## [Work required]
From the data that follows, print exactly the lines starting at the one containing "clear_scene()" and ending at the one containing "obj.data.transform(world)"; include both of them and nothing more.

+++

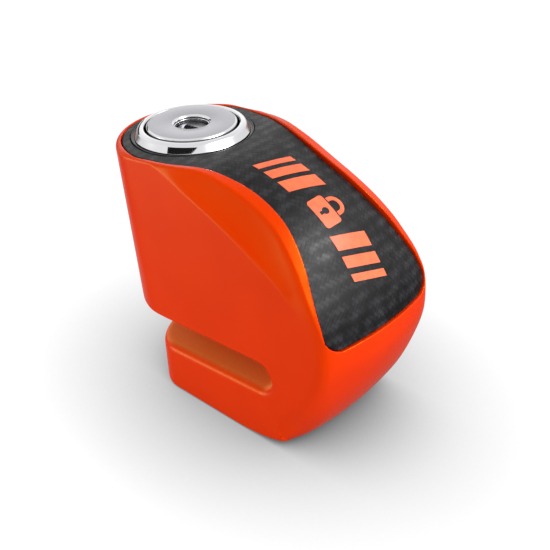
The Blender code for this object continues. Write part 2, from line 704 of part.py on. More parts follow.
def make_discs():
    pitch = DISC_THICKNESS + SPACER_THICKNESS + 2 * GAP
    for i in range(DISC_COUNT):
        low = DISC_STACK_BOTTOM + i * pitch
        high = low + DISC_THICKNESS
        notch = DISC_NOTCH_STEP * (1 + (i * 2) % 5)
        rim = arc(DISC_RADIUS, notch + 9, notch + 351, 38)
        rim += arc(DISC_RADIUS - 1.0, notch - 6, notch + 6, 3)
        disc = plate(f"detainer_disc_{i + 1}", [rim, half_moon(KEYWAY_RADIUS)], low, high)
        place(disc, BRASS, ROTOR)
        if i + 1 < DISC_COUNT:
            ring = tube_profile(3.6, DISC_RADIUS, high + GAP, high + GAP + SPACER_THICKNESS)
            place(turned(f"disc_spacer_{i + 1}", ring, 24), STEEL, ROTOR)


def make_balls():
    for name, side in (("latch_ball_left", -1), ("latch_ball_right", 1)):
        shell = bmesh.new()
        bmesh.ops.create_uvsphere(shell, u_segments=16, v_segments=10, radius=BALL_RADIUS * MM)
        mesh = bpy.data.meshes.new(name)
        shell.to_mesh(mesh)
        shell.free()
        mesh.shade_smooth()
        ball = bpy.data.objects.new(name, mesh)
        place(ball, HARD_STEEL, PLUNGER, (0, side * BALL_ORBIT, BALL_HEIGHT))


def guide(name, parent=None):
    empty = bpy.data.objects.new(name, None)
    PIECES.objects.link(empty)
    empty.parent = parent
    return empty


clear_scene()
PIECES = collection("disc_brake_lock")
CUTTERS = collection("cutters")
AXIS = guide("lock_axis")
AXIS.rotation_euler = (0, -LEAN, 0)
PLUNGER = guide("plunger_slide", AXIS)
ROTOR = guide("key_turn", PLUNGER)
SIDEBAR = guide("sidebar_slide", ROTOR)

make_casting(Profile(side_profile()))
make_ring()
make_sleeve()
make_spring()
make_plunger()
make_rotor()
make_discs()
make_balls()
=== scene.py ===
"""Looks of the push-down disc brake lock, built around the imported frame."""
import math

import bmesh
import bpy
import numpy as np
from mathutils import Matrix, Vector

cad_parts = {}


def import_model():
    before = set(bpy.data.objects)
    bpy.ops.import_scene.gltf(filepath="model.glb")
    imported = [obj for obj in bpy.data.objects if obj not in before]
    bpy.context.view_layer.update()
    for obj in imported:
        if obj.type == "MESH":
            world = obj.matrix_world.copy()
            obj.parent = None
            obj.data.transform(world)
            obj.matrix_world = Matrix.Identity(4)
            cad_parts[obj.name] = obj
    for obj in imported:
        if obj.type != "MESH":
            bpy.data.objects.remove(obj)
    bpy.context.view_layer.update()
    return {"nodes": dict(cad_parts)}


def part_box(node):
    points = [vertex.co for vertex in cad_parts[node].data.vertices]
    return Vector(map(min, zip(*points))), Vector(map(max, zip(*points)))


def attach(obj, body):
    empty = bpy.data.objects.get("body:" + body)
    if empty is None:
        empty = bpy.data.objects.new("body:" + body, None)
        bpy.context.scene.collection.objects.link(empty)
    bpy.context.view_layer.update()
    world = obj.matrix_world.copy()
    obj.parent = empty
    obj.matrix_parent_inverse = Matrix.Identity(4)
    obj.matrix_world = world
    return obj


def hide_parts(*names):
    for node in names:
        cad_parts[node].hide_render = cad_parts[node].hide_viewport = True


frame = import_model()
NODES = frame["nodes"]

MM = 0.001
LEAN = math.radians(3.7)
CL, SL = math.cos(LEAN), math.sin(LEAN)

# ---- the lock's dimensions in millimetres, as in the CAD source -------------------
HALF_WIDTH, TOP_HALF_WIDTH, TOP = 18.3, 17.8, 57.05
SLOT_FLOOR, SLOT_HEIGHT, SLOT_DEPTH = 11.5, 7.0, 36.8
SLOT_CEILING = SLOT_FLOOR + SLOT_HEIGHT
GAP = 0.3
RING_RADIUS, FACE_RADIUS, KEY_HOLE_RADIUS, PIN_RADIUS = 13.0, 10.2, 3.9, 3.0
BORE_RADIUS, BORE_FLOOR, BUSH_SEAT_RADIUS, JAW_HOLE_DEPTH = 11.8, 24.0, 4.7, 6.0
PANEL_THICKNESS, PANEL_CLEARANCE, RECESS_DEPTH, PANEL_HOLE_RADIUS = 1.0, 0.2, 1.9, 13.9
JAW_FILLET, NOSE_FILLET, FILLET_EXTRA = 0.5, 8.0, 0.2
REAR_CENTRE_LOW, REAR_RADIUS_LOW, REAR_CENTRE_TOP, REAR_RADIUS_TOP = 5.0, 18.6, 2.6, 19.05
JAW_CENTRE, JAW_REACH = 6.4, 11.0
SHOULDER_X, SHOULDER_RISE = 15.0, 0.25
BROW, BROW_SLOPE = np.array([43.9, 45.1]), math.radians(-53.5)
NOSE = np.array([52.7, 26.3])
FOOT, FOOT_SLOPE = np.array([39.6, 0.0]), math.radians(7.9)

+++

## [Answer to this task]
clear_scene()
PIECES = collection("disc_brake_lock")
CUTTERS = collection("cutters")
AXIS = guide("lock_axis")
AXIS.rotation_euler = (0, -LEAN, 0)
PLUNGER = guide("plunger_slide", AXIS)
ROTOR = guide("key_turn", PLUNGER)
SIDEBAR = guide("sidebar_slide", ROTOR)

make_casting(Profile(side_profile()))
make_ring()
make_sleeve()
make_spring()
make_plunger()
make_rotor()
make_discs()
make_balls()
=== scene.py ===
"""Looks of the push-down disc brake lock, built around the imported frame."""
import math

import bmesh
import bpy
import numpy as np
from mathutils import Matrix, Vector

cad_parts = {}


def import_model():
    before = set(bpy.data.objects)
    bpy.ops.import_scene.gltf(filepath="model.glb")
    imported = [obj for obj in bpy.data.objects if obj not in before]
    bpy.context.view_layer.update()
    for obj in imported:
        if obj.type == "MESH":
            world = obj.matrix_world.copy()
            obj.parent = None
            obj.data.transform(world)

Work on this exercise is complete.